Through prayer and networking, the partnership soon welcomed our first missionaries from Thailand and Brazil, and their prayer supporters as well. It was a huge blessing. When the Brazilian economy declined, leaving the Brazilian workers nearly completely without funds for ministry projects, the Partnership quickly responded by raising the full cost of translating our existing mobilization video into Portuguese.
Another impressive example of cooperation happened just a few years ago when we had a sudden influx of Korean workers into our partnership. The closing of a school for expatriates was going to cause most of them to relocate. Leaders in the partnership quickly gathered to pray and discuss alternatives.
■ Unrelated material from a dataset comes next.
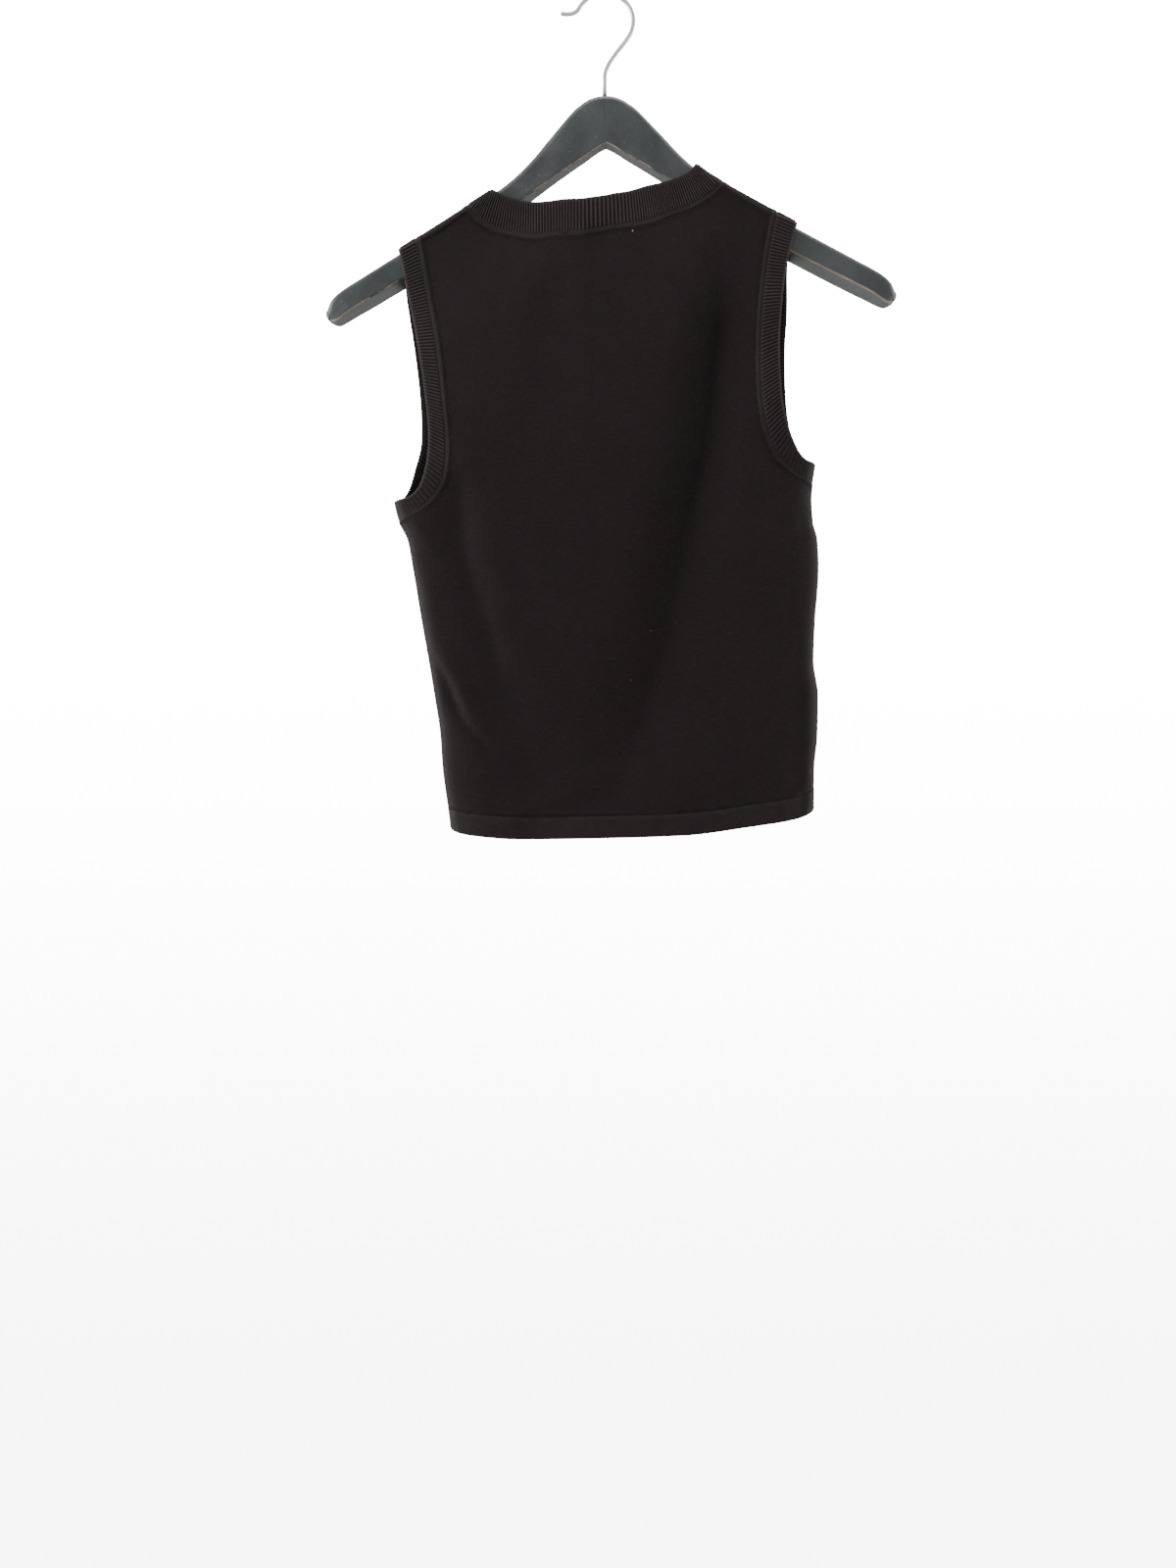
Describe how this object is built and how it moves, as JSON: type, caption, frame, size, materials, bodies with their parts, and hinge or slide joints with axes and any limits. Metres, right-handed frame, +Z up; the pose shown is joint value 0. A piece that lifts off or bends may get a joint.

To the utter surprise of the Korean field workers, they decided to petition their agencies for funds and successfully bought and took over the school that was closing. This enabled the Korean workers to stay.

The last result–which is difficult to quantify but clearly significant–was the sense of the Lord's pleasure and blessing we've experienced as we worked hard to love and maintain unity among the workers, agencies, and churches from around the world. What a joy! This unity and sense of the Lord's pleasure was also a huge boon to our efforts to mobilize more workers for the Tairell, a large people group with many dialects and a population in the tens of millions. I can't tell you how many times people's eyes lit up when I spoke about our multi-agency, multi-national partnership. Listeners routinely exclaimed, "That is exactly the type of situation that I have always dreamed of. Field workers are unified instead of competing or keeping to themselves!" The words of the Psalmist are true, "How good and pleasing it is for brothers and sisters to dwell together in unity!"